I appreciated her persistence, but I just grinned back at her in silence, turned away and walked down the corridor without looking back at her.

As I turned away she said: “I’ve come to hear your talk.”

*          *          *

After the lecture, refreshments were served in the same lower hall and corridor area where I spoke to the green-eyed woman three hours earlier. I found myself half-consciously looking around to find this mysterious woman who had spoken to me before the lecture, given me a ten-second spin towards the unknown, and whose name was still unknown to me. I got caught up into a long conversation with an attractive woman from Spain who had been formally introduced to me by a colleague of my host. The woman from Spain seemed unusually warm and appreciative of my lecture and after a long conversation I asked her for her phone number and she gave it to me. In the meantime I had forgotten all about my mystery woman.

About an hour later after everyone left I was waiting alone on the front doorsteps of the church for my host’s wife to take me to my hotel when the woman with the green-brown eyes came up to me. There was a brightly beaming smile on her face when she said that she wanted me to know how much she had enjoyed my talk, that she was basically in agreement with my position, and that she hoped I didn’t feel too overwhelmed by all the feminist women in the audience when they had disagreed with my precepts during the general discussion after the lecture.

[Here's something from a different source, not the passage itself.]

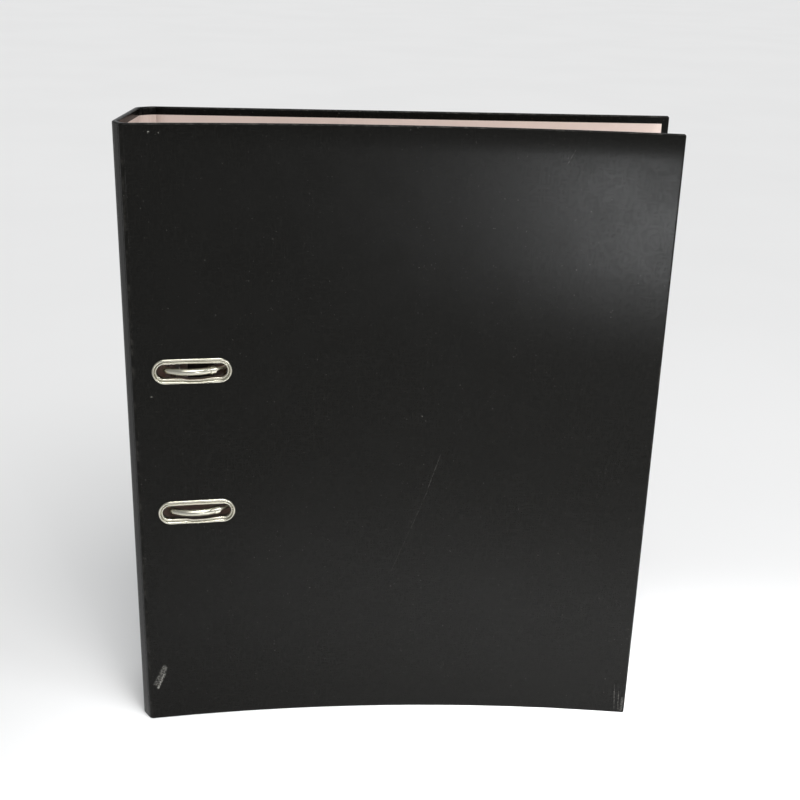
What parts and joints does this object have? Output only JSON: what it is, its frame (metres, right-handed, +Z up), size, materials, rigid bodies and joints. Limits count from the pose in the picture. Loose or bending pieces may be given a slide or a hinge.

An appreciative response to her supportive remarks would have been the civilized if not compassionate thing to do. Instead I largely ignored her remarks that seemed designed to protect me from the feminist attack. I did not want her protection, being the self-sufficient and self-assured phallic kind of male that I was. I was too focused upon her embodied presence, not her words. I was aware that her voice had a softness and a barely discernible throaty fullness to it that conveyed to me that she was a person who lived in her body and not just her head. More than her attractive voice, her eyes once again dominated the foreground of my awareness for their winsomeness.